One often fears, "like father, like son." Thankfully I am not a pedophile. But I was not excused from the mythical forces which have been present since the beginnings of recorded history. My father, in his mid-seventies, was caught molesting a five year-old boy. Following private family conferences and meetings with psychiatrists and doctors, we decided that the best course of action was to have him surgically castrated. The procudure took place in another town, where no one would recognize him.
It was a prelude to a walking death, unsuitable for a man whom many had admired for his beautiful and beneficient nature. But it was necessary, we were told, to keep him from molesting other children. In retrospect, I'm not sure it was the best, or only treatment.
What I do know for sure is that it did not heal me. Most boys develop an introject of their fathers... a sense of identification. I was no exeption. While thankfully I did not absorb the identity and impulses of a pedophile, the procedure did leave me feeling castrated, rendered powerless, ashamed, exiled.

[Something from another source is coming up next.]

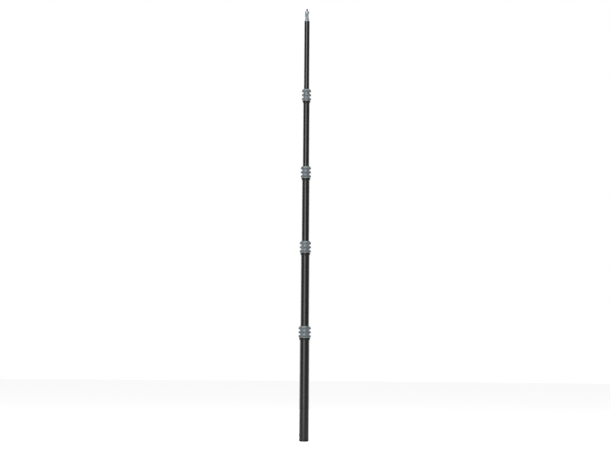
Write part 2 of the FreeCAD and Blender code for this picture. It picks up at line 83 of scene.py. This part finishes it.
class Finish:
    def __init__(self, name, **settings):
        self.material = bpy.data.materials.new(name)
        self.material.use_nodes = True
        self.tree = self.material.node_tree
        self.shader = self.tree.nodes["Principled BSDF"]
        for label, number in settings.items():
            self.shader.inputs[label.replace("_", " ")].default_value = number
        place = self.node("ShaderNodeTexCoord").outputs["Object"]
        self.place = place
        apart = self.node("ShaderNodeSeparateXYZ", Vector=place)
        self.x, self.y, self.z = apart.outputs

    def fill(self, node, key, given):
        if isinstance(given, bpy.types.NodeSocket):
            self.tree.links.new(given, node.inputs[key])
        else:
            node.inputs[key].default_value = given

    def node(self, kind, settings=None, **inputs):
        made = self.tree.nodes.new(kind)
        for attribute, setting in (settings or {}).items():
            setattr(made, attribute, setting)
        for label, given in inputs.items():
            self.fill(made, label.replace("_", " "), given)
        return made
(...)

It was only after this episode that I began to reject the world. Comfortless and drunk with imagination, I abandonded my home and moved away to live the endless summer in Key West.
Here I began to heal, and to write. When I began, I was not well enough, emotionally or intellectually, to tell the story. But by the time the book was finished, I had learned what I needed to. And that is, I will never stop learning, that there will never be an endless summer, but instead times of pain and contentment and boredom and wonder.
Who This Book is For
This book will be most helpful for men who were molested as boys, especially if the abuser was a relative or authority figure such as a priest, teacher, or coach.
It is also helpful reading for loved ones attempting to understand a boy or man who was molested in childhood. I've heard also from psychologists and undergraduate professors that the book is useful reading.
Additionally, anyone who wishes to understand the social complexities of father son incest, male sexual abuse, sexual trauma, and recovery, may find some use in the book. I would also suggest that it's helpful reading for sexual offenders, priests and other clergy.
For anyone interested in understanding psychological trauma, dissociation, DID, or PTSD, this story describes these phenomena in a narrative context.
Finally, this book addresses the difficult question of surgical castration for sex offenders.